EDITORIAL: A Huntsman among wolves

A Huntsman among wolves

For the Editorial Board, last night’s CNN Republican debate stage was conspicuously missing someone: former governor of Utah and ambassador to China, Jon Huntsman.

Through all the smoke and mirrors, candidates and party officials are likely to employ in the upcoming election, conservatism — as the Tea Party has come to define it within the Republican Party — is wildly out of touch with a majority of college students and a majority of Americans.

Few Republicans have been able to articulate an inclusive vision of conservatism that doesn’t divide or even alienate significant portions of the population.
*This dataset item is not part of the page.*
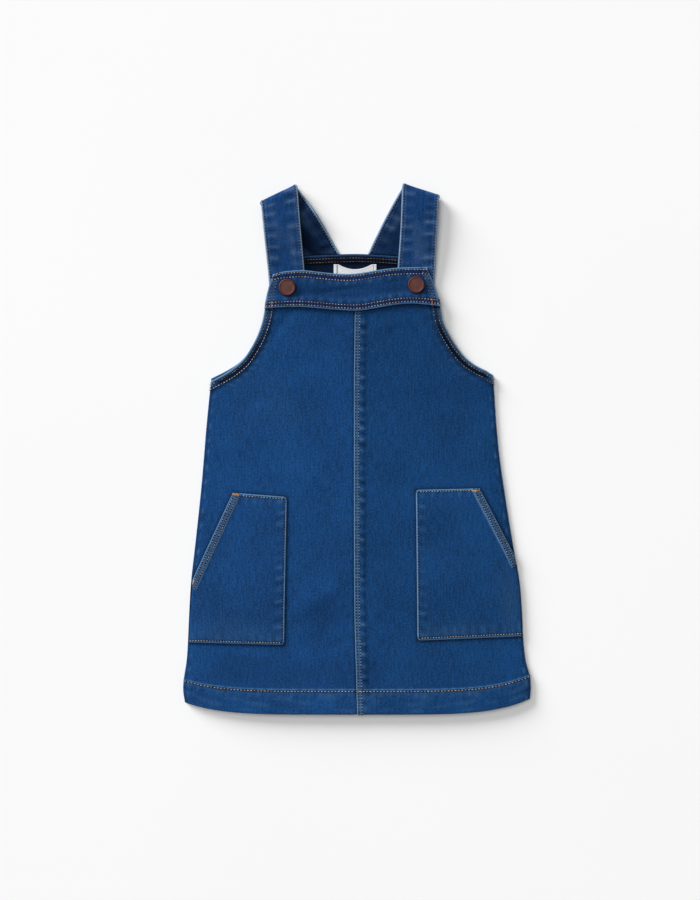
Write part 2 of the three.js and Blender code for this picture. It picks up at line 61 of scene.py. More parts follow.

One of those few Republicans wasn’t on the CNN debate stage — because he was here on campus.

Huntsman delivered the fifth annual Patrick O’Meara International Lecture at the Whittenberger Auditorium, focusing on the challenges and opportunities facing United States-China 
relations.

Huntsman, elected twice governor of Utah, has served as ambassador to Singapore, deputy assistant secretary of commerce, U.S. trade ambassador and, most recently, served as ambassador to China under President Obama.

In addition to his foreign policy experience, what makes Huntsman stand out is his politics — a brand the GOP desperately needs if it has any hopes of winning back the White House.

Huntsman ran for president in 2012 and found little appetite for his candidacy amongst the GOP. Though the establishment eventually picked Mitt Romney, it was the same cycle Rick Santorum came in as the party’s No. 2 — an omen of the far right 
politics that would come.

What is so revolutionary about Huntsman’s brand of conservatism is that he fundamentally understands that, regardless of our issues, America can work toward a better tomorrow — it’s just a matter of how.

Huntsman isn’t a demagogue. He isn’t preaching the end of America, as so much of the Republican Party 
currently is.

He, like so many Americans, wants solutions. He’s one of the few adults in the GOP who grasps that to govern, you have to compromise.

Huntsman, with his positions and experience, is a modern conservative in the truest sense of the word. He believes same sex-couples should be allowed to marry, supports ending corporate welfare and closing corporate loopholes and deductions, recognizes the effect of income inequality, understands the role the U.S. should play in a complex world and, above all, fundamentally understands how partisanship has paralyzed our government.

At his lecture, Huntsman touched on his 2012 run and how it was in large part sunk by the inroads he made with Democrats. That’s wrong.

The Editorial Board hopes one day Republicans will be more Huntsman than Donald Trump. The country, and our political discourse, 
desperately needs it.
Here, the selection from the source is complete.